Note: Manual IMAP setup won't sync contacts or calendars — only email. If you want full sync, the native Outlook.com option or the Outlook app handles that more completely.
Common Issues That Affect Setup 🔧
Two-factor authentication: If your Microsoft account has 2FA enabled (and it should), you'll be prompted for a verification code during setup. This is expected — not an error.
App passwords: In some older iOS versions or specific Microsoft account configurations, you may need to generate an app-specific password through your Microsoft account security settings, rather than using your main password directly.
iOS version: The account setup screens have been refined across iOS updates. Older iOS versions may show slightly different menu paths, though the core steps remain consistent from iOS 14 onward.
Work or school accounts: If your Hotmail-style address is actually tied to a Microsoft 365 business or education tenant, your IT administrator may have policies that affect how the account connects to third-party mail apps. In that case, the Outlook app is typically the more compatible choice.
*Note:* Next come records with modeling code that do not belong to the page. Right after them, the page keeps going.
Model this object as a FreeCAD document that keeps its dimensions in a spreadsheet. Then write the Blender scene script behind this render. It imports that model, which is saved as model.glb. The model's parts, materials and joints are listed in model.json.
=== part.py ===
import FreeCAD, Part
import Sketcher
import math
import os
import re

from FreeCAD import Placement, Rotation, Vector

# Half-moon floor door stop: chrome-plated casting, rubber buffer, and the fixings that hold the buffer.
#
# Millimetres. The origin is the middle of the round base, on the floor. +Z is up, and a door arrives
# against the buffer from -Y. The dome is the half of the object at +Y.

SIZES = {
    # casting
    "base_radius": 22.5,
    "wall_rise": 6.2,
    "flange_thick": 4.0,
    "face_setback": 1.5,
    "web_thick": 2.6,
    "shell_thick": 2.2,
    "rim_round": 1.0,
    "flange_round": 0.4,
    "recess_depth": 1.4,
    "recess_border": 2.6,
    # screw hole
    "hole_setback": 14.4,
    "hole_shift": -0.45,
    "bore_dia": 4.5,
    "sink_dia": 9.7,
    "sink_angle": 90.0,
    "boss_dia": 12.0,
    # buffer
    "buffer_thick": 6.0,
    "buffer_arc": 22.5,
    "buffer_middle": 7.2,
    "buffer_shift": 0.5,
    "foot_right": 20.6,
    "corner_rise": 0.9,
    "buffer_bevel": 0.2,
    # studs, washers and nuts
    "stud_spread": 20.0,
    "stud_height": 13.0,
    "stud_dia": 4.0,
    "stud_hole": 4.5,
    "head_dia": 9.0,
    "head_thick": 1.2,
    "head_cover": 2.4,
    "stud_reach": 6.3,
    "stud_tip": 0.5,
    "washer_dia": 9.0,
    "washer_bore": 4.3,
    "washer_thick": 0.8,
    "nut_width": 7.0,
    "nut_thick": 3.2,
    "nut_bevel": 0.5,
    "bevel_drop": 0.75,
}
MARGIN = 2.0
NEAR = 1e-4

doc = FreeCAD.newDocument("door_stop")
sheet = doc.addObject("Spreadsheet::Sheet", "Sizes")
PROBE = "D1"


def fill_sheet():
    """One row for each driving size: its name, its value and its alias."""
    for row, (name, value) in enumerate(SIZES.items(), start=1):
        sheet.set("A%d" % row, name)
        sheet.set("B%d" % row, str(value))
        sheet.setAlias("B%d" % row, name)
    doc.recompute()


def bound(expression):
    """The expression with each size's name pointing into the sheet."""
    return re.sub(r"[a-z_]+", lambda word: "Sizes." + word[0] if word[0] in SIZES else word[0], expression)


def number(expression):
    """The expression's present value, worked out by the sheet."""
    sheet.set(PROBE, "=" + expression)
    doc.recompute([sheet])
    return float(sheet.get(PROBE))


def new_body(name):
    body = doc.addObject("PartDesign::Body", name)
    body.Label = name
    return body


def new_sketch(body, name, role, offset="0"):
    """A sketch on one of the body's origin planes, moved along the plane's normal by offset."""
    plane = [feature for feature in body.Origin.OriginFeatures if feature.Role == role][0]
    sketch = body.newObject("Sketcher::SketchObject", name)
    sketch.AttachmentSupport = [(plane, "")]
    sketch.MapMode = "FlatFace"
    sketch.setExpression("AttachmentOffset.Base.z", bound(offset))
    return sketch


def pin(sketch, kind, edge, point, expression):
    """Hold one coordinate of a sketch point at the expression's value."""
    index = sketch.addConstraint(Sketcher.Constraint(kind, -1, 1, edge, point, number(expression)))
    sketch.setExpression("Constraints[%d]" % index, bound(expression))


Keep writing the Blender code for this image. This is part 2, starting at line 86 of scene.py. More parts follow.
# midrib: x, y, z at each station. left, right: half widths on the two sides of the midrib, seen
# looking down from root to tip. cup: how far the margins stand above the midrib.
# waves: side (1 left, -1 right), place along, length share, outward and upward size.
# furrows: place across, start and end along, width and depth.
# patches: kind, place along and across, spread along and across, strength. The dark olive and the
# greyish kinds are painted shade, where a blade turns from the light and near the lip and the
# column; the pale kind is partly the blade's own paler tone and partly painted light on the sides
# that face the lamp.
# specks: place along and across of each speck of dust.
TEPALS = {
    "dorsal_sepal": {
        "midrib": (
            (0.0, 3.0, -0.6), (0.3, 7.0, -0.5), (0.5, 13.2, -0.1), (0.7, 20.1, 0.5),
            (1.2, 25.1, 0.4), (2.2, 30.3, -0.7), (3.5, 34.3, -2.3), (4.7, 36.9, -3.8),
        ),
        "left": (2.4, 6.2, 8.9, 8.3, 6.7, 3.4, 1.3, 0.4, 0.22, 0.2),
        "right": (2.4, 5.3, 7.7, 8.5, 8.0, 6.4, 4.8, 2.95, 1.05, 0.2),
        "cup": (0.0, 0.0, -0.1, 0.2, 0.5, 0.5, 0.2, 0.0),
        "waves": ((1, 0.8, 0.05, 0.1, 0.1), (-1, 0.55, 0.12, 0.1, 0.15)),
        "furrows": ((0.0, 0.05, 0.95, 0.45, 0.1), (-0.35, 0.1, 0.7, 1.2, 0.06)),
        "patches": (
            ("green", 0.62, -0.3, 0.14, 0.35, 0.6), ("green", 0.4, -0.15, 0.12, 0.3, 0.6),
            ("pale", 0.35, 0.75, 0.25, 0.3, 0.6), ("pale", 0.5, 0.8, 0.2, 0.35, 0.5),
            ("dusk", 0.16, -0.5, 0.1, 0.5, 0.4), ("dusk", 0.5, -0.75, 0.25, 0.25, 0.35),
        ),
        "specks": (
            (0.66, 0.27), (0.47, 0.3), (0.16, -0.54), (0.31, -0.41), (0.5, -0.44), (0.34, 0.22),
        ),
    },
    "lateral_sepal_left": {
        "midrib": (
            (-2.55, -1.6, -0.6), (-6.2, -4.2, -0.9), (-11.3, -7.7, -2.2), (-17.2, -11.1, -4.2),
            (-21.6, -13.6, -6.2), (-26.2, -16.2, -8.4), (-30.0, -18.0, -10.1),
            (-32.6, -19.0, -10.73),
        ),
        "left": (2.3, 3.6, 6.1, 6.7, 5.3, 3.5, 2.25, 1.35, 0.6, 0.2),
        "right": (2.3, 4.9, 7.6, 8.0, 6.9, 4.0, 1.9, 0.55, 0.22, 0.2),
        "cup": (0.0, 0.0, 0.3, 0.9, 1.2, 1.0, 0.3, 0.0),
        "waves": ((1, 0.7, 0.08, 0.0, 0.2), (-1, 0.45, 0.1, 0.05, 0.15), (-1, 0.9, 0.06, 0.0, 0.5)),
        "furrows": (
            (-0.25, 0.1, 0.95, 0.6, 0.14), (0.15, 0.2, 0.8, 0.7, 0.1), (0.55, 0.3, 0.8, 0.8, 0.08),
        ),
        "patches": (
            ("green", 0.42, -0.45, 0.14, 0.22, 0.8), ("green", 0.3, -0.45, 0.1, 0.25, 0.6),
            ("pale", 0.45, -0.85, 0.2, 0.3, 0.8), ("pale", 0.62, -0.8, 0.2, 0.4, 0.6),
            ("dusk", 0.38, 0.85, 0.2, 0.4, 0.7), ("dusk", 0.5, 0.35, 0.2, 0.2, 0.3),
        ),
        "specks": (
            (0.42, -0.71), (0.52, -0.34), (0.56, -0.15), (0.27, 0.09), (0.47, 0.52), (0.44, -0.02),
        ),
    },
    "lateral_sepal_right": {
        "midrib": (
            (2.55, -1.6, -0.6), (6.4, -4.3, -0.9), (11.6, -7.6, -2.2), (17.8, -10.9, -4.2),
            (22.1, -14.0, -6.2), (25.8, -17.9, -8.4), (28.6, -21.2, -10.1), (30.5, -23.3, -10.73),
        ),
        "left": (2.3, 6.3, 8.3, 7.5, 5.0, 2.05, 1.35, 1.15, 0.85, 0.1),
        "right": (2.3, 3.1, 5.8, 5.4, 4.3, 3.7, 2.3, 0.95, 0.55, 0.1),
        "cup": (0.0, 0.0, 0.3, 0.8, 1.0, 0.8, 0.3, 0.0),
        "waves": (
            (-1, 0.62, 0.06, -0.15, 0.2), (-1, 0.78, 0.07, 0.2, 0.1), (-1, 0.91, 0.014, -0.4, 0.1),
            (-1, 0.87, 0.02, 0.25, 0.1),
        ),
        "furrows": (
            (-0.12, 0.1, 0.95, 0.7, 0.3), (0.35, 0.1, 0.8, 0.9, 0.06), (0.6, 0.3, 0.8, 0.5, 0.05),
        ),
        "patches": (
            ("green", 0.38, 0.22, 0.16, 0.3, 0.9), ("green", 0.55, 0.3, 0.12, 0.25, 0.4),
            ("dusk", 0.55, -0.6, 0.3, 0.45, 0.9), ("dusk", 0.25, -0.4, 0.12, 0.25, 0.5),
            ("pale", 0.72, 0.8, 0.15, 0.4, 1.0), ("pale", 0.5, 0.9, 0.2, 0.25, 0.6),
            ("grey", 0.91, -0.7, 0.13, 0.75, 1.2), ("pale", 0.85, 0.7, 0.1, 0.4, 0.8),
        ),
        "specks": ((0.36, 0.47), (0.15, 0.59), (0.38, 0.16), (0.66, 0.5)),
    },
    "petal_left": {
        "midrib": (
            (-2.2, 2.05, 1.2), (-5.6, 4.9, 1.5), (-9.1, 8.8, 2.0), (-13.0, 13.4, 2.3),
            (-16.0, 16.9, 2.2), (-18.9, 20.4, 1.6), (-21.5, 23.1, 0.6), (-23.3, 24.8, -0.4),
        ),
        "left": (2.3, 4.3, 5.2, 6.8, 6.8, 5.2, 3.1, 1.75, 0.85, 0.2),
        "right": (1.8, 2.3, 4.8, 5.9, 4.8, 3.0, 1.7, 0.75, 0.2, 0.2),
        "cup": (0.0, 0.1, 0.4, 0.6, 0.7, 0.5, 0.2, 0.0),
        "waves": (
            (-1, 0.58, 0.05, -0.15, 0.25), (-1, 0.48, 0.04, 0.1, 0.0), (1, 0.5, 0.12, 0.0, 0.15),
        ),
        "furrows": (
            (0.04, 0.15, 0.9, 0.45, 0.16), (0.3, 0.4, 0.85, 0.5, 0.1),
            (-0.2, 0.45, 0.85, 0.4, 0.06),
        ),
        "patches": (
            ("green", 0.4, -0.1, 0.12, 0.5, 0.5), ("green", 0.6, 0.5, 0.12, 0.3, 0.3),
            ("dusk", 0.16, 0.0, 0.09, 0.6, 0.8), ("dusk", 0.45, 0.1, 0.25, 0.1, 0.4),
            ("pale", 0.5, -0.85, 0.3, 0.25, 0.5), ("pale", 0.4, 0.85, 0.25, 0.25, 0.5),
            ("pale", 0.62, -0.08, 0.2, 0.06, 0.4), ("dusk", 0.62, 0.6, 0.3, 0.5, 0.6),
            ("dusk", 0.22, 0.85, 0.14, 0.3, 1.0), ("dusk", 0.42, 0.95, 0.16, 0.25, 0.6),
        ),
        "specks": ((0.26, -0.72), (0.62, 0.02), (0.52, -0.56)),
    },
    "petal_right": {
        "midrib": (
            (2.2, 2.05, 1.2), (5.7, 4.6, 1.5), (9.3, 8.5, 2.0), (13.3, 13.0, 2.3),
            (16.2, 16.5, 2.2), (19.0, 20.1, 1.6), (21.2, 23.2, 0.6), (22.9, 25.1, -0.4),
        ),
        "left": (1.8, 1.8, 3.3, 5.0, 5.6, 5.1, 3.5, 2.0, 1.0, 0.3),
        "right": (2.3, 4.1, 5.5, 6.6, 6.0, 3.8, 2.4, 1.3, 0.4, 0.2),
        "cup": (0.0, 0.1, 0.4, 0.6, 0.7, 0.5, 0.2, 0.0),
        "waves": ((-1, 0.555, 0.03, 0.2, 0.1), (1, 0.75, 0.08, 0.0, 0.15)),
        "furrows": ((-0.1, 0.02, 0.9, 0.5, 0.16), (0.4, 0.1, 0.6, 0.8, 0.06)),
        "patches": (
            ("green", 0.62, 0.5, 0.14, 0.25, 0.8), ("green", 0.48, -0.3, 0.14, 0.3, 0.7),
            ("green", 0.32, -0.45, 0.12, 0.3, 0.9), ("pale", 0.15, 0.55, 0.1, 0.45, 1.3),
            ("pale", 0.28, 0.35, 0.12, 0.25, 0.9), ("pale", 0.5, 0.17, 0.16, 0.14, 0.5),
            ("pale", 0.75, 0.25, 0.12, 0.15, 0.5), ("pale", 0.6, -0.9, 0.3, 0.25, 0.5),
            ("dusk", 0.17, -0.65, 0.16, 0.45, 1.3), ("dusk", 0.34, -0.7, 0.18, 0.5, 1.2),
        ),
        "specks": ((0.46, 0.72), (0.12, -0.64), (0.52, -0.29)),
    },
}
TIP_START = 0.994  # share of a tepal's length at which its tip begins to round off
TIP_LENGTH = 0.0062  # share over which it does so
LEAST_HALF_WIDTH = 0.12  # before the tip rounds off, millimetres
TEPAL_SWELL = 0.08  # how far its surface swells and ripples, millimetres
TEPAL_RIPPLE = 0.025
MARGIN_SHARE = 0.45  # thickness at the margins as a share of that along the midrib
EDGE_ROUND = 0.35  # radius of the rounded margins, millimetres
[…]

What Determines Which Approach Works Best for You
A few variables shape the answer differently depending on the reader:
- Whether you use Apple Calendar and Contacts heavily, or prefer keeping everything inside Microsoft's ecosystem
- How many email accounts you manage on your phone
- Whether you need Focused Inbox, conversation threading, or swipe gestures that behave a specific way
- Your iPhone's iOS version and whether automatic setup completes without errors
- Whether your account is personal Hotmail or a Microsoft 365 account with organizational restrictions
The technical setup steps are largely universal — but how you configure sync settings, which app you choose to read mail in, and how you handle notifications will look meaningfully different depending on those factors. What works cleanly for one person's workflow can feel cluttered or limited for another's.